As each of the tourists slowly gathered at the next stop, Higgs pointed out a fact about the next African-American leader.

"Many of us drive down 21st Street, and we see the sign that says W.J. Hodge and we keep driving," Higgs said. "We don't think anything about all there is to learn about Rev. Hodge."

Rev. Dr. W. J. Hodge became a Civil Rights Activist after he was denied a cup of coffee in a restaurant in 1957, the year he arrived in the city. He went on to lead the movement to open more housing to African-Americans and to become the first black President of the Louisville Board of Aldermen.

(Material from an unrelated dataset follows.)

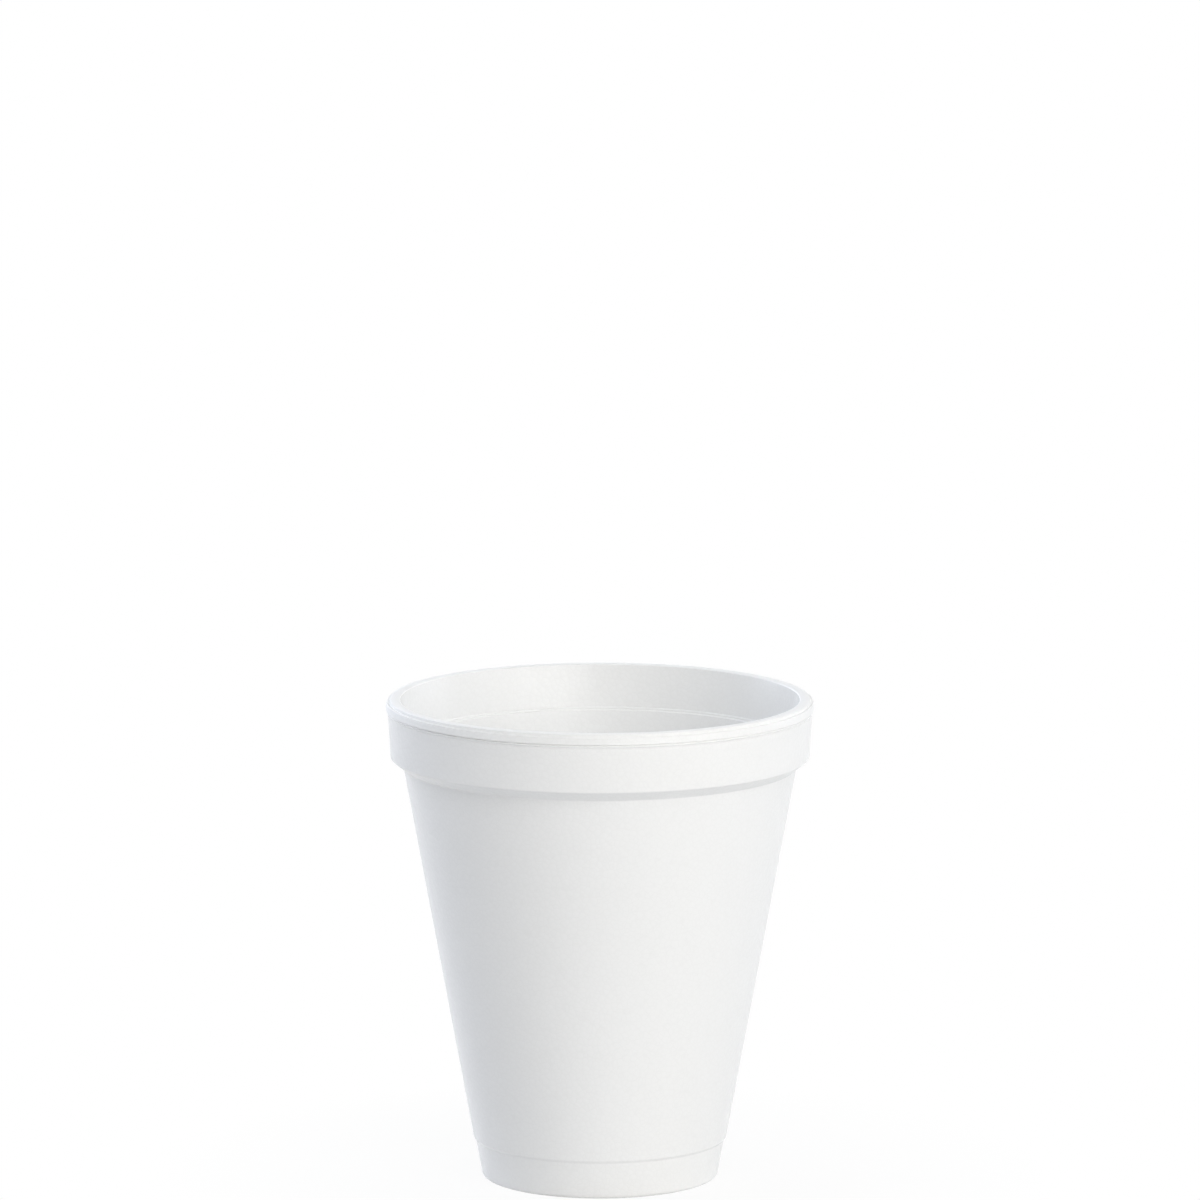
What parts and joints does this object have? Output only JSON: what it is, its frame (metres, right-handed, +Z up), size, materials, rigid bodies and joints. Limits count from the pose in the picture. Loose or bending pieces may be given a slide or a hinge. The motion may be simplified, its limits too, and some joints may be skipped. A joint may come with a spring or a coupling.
{
  "type": "foam cup",
  "caption": "Plain white moulded foam drinking cup with a tapered wall, a lid band under a rounded lip and a stepped foot.",
  "frame": {"origin": "centre of the foot ring, on the surface that the cup stands on", "axes": "+Z up along the cup's axis of revolution, from the foot to the open mouth"},
  "size_m": [0.094, 0.094, 0.1067],
  "materials": {
    "foam": "satin white bead foam with a faint fine grain"
  },
  "bodies": {
    "root": {"cup": "foam"}
  },
  "joints": []
}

The next quick drive through the scenic cemetery stopped at the gravesite of Judge Benjamin Shobe. Judge Shobe was a pioneering civil rights lawyer and later became one of the first African Americans in Kentucky to serve on a circuit court bench. Shobe's daughter and great-grandchildren were proud to be part the historic tour as they not only listened about his life, but shared details of his great achievements.

The road led next to the gravesite of Justice William McAnulty. In the crowd was Brenda Hart, wife of the late Justice McAnulty. She nodded her head as Higgs shared the late Justice's accomplishments. Judge McAnulty became the first African-American justice on the Kentucky Supreme Court. He served on every level court in Kentucky.

As the special tour ended, the tourists found themselves at the gravesite of the great Muhammad Ali. Each person shared stories of the man who even in death was still calling people together to understand their own higher purpose in life. Many quietly stood by the gravesite just to take it in while others on the tour laughed and reminisced about the great Louisvillian and the festival to honor his life.

As Felicia Miller slowly walked back to her car, she smiled as she said, "It's very educational, sort of spiritual."

The Cave Hill Foundation is devoted to the restoration of the monumental art within the cemetery, and provision of educational opportunities to further educate the community on the significance of people interred within the grounds of Cave Hill Cemetery.

"Hopefully someone will be inspired by those stories, and they can live their life to make a difference," he stressed as the very first Civil Rights Leaders of Cave Hill Cemetery came to a close.